• **Short exercise**: Print every line of the listing exactly, please.
>>>>>
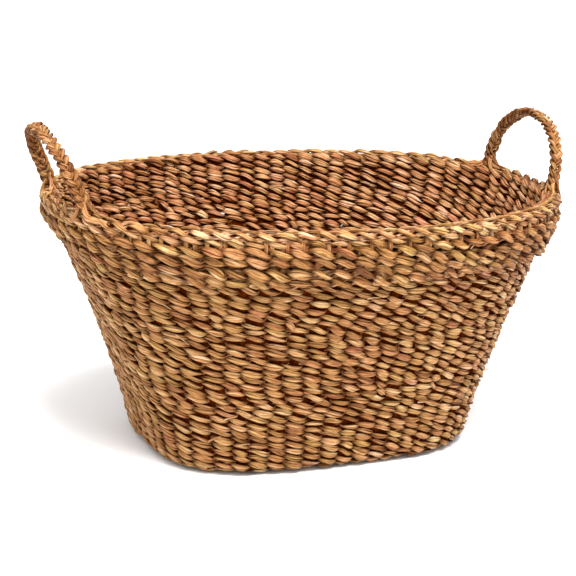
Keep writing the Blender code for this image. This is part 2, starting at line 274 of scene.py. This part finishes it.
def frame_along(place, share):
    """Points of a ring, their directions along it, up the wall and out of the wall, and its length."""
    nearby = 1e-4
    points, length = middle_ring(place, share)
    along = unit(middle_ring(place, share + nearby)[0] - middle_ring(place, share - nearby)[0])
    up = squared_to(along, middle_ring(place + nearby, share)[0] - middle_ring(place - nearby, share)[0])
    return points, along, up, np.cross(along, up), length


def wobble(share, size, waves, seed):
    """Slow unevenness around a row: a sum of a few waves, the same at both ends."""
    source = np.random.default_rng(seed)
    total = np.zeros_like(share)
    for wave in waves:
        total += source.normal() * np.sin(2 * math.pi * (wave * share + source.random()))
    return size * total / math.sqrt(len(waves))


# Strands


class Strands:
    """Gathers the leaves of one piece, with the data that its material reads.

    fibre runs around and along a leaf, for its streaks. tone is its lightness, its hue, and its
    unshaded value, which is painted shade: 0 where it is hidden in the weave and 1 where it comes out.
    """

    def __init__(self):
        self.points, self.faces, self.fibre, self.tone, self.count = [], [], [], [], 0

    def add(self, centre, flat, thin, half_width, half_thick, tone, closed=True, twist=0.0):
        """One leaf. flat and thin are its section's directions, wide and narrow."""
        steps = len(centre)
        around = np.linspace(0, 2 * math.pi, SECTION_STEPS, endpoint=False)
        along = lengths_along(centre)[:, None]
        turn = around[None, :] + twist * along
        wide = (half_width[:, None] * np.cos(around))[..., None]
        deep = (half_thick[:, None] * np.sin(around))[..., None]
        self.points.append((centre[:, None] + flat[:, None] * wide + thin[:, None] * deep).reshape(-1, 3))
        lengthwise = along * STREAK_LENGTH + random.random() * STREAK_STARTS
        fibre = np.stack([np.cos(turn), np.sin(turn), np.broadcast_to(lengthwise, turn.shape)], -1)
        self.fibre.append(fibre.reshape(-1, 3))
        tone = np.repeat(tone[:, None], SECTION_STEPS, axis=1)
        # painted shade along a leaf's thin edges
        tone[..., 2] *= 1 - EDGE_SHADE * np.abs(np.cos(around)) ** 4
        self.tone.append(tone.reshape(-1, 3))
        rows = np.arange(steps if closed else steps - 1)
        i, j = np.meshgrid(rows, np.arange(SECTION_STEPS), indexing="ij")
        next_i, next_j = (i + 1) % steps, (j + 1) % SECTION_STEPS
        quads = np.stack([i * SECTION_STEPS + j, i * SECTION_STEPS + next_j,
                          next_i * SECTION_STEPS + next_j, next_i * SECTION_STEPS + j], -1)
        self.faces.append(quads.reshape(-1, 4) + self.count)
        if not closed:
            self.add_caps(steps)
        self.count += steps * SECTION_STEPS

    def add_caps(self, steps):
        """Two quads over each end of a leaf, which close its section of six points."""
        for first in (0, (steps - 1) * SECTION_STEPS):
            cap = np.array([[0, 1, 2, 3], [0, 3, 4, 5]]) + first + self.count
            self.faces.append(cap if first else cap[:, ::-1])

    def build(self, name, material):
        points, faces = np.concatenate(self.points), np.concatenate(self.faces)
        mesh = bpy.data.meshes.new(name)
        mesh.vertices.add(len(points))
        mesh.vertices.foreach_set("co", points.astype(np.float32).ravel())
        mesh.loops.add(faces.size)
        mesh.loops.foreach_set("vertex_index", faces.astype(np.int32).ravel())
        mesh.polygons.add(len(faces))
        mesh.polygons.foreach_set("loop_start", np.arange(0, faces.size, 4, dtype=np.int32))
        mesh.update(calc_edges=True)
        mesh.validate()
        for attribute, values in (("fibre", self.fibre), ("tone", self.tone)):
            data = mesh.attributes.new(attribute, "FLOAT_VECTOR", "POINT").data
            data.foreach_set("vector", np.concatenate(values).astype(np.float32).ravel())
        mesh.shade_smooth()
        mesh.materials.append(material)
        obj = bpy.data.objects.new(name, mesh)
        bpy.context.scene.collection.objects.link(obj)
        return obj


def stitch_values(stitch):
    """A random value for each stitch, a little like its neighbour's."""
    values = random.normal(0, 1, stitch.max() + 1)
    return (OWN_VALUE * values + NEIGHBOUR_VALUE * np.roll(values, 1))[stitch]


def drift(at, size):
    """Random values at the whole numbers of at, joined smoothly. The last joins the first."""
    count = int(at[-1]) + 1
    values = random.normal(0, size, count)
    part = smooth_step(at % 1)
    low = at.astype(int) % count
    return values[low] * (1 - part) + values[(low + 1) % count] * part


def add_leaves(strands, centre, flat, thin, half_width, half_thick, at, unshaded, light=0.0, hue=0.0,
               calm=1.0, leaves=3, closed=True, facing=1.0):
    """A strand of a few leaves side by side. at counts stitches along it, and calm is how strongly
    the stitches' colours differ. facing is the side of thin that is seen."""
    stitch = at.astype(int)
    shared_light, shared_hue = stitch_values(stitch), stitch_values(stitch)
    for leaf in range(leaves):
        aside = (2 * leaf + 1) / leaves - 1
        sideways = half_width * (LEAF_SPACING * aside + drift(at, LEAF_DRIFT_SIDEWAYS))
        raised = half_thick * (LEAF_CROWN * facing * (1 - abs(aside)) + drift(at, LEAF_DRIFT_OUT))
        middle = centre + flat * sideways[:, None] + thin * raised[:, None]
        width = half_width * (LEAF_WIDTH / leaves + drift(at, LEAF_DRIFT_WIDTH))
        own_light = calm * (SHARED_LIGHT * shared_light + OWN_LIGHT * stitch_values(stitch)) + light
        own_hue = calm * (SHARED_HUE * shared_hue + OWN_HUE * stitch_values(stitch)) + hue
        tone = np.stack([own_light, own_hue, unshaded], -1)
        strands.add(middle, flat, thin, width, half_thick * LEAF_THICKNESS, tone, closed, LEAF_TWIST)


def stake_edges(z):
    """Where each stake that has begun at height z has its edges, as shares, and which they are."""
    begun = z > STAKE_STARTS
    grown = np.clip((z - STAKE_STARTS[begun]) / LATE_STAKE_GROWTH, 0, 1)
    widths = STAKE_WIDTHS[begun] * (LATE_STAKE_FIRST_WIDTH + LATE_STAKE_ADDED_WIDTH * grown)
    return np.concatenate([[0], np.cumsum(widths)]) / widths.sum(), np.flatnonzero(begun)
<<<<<
• **The output**:
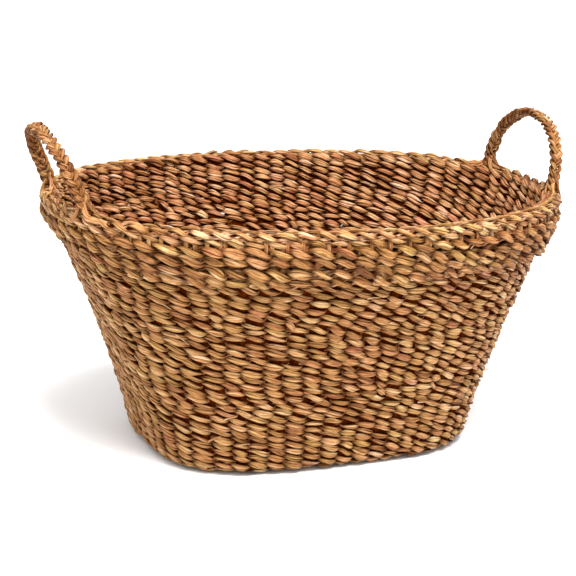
Keep writing the Blender code for this image. This is part 2, starting at line 274 of scene.py. This part finishes it.
def frame_along(place, share):
    """Points of a ring, their directions along it, up the wall and out of the wall, and its length."""
    nearby = 1e-4
    points, length = middle_ring(place, share)
    along = unit(middle_ring(place, share + nearby)[0] - middle_ring(place, share - nearby)[0])
    up = squared_to(along, middle_ring(place + nearby, share)[0] - middle_ring(place - nearby, share)[0])
    return points, along, up, np.cross(along, up), length


def wobble(share, size, waves, seed):
    """Slow unevenness around a row: a sum of a few waves, the same at both ends."""
    source = np.random.default_rng(seed)
    total = np.zeros_like(share)
    for wave in waves:
        total += source.normal() * np.sin(2 * math.pi * (wave * share + source.random()))
    return size * total / math.sqrt(len(waves))


# Strands


class Strands:
    """Gathers the leaves of one piece, with the data that its material reads.

    fibre runs around and along a leaf, for its streaks. tone is its lightness, its hue, and its
    unshaded value, which is painted shade: 0 where it is hidden in the weave and 1 where it comes out.
    """

    def __init__(self):
        self.points, self.faces, self.fibre, self.tone, self.count = [], [], [], [], 0

    def add(self, centre, flat, thin, half_width, half_thick, tone, closed=True, twist=0.0):
        """One leaf. flat and thin are its section's directions, wide and narrow."""
        steps = len(centre)
        around = np.linspace(0, 2 * math.pi, SECTION_STEPS, endpoint=False)
        along = lengths_along(centre)[:, None]
        turn = around[None, :] + twist * along
        wide = (half_width[:, None] * np.cos(around))[..., None]
        deep = (half_thick[:, None] * np.sin(around))[..., None]
        self.points.append((centre[:, None] + flat[:, None] * wide + thin[:, None] * deep).reshape(-1, 3))
        lengthwise = along * STREAK_LENGTH + random.random() * STREAK_STARTS
        fibre = np.stack([np.cos(turn), np.sin(turn), np.broadcast_to(lengthwise, turn.shape)], -1)
        self.fibre.append(fibre.reshape(-1, 3))
        tone = np.repeat(tone[:, None], SECTION_STEPS, axis=1)
        # painted shade along a leaf's thin edges
        tone[..., 2] *= 1 - EDGE_SHADE * np.abs(np.cos(around)) ** 4
        self.tone.append(tone.reshape(-1, 3))
        rows = np.arange(steps if closed else steps - 1)
        i, j = np.meshgrid(rows, np.arange(SECTION_STEPS), indexing="ij")
        next_i, next_j = (i + 1) % steps, (j + 1) % SECTION_STEPS
        quads = np.stack([i * SECTION_STEPS + j, i * SECTION_STEPS + next_j,
                          next_i * SECTION_STEPS + next_j, next_i * SECTION_STEPS + j], -1)
        self.faces.append(quads.reshape(-1, 4) + self.count)
        if not closed:
            self.add_caps(steps)
        self.count += steps * SECTION_STEPS

    def add_caps(self, steps):
        """Two quads over each end of a leaf, which close its section of six points."""
        for first in (0, (steps - 1) * SECTION_STEPS):
            cap = np.array([[0, 1, 2, 3], [0, 3, 4, 5]]) + first + self.count
            self.faces.append(cap if first else cap[:, ::-1])

    def build(self, name, material):
        points, faces = np.concatenate(self.points), np.concatenate(self.faces)
        mesh = bpy.data.meshes.new(name)
        mesh.vertices.add(len(points))
        mesh.vertices.foreach_set("co", points.astype(np.float32).ravel())
        mesh.loops.add(faces.size)
        mesh.loops.foreach_set("vertex_index", faces.astype(np.int32).ravel())
        mesh.polygons.add(len(faces))
        mesh.polygons.foreach_set("loop_start", np.arange(0, faces.size, 4, dtype=np.int32))
        mesh.update(calc_edges=True)
        mesh.validate()
        for attribute, values in (("fibre", self.fibre), ("tone", self.tone)):
            data = mesh.attributes.new(attribute, "FLOAT_VECTOR", "POINT").data
            data.foreach_set("vector", np.concatenate(values).astype(np.float32).ravel())
        mesh.shade_smooth()
        mesh.materials.append(material)
        obj = bpy.data.objects.new(name, mesh)
        bpy.context.scene.collection.objects.link(obj)
        return obj


def stitch_values(stitch):
    """A random value for each stitch, a little like its neighbour's."""
    values = random.normal(0, 1, stitch.max() + 1)
    return (OWN_VALUE * values + NEIGHBOUR_VALUE * np.roll(values, 1))[stitch]


def drift(at, size):
    """Random values at the whole numbers of at, joined smoothly. The last joins the first."""
    count = int(at[-1]) + 1
    values = random.normal(0, size, count)
    part = smooth_step(at % 1)
    low = at.astype(int) % count
    return values[low] * (1 - part) + values[(low + 1) % count] * part


def add_leaves(strands, centre, flat, thin, half_width, half_thick, at, unshaded, light=0.0, hue=0.0,
               calm=1.0, leaves=3, closed=True, facing=1.0):
    """A strand of a few leaves side by side. at counts stitches along it, and calm is how strongly
    the stitches' colours differ. facing is the side of thin that is seen."""
    stitch = at.astype(int)
    shared_light, shared_hue = stitch_values(stitch), stitch_values(stitch)
    for leaf in range(leaves):
        aside = (2 * leaf + 1) / leaves - 1
        sideways = half_width * (LEAF_SPACING * aside + drift(at, LEAF_DRIFT_SIDEWAYS))
        raised = half_thick * (LEAF_CROWN * facing * (1 - abs(aside)) + drift(at, LEAF_DRIFT_OUT))
        middle = centre + flat * sideways[:, None] + thin * raised[:, None]
        width = half_width * (LEAF_WIDTH / leaves + drift(at, LEAF_DRIFT_WIDTH))
        own_light = calm * (SHARED_LIGHT * shared_light + OWN_LIGHT * stitch_values(stitch)) + light
        own_hue = calm * (SHARED_HUE * shared_hue + OWN_HUE * stitch_values(stitch)) + hue
        tone = np.stack([own_light, own_hue, unshaded], -1)
        strands.add(middle, flat, thin, width, half_thick * LEAF_THICKNESS, tone, closed, LEAF_TWIST)


def stake_edges(z):
    """Where each stake that has begun at height z has its edges, as shares, and which they are."""
    begun = z > STAKE_STARTS
    grown = np.clip((z - STAKE_STARTS[begun]) / LATE_STAKE_GROWTH, 0, 1)
    widths = STAKE_WIDTHS[begun] * (LATE_STAKE_FIRST_WIDTH + LATE_STAKE_ADDED_WIDTH * grown)
    return np.concatenate([[0], np.cumsum(widths)]) / widths.sum(), np.flatnonzero(begun)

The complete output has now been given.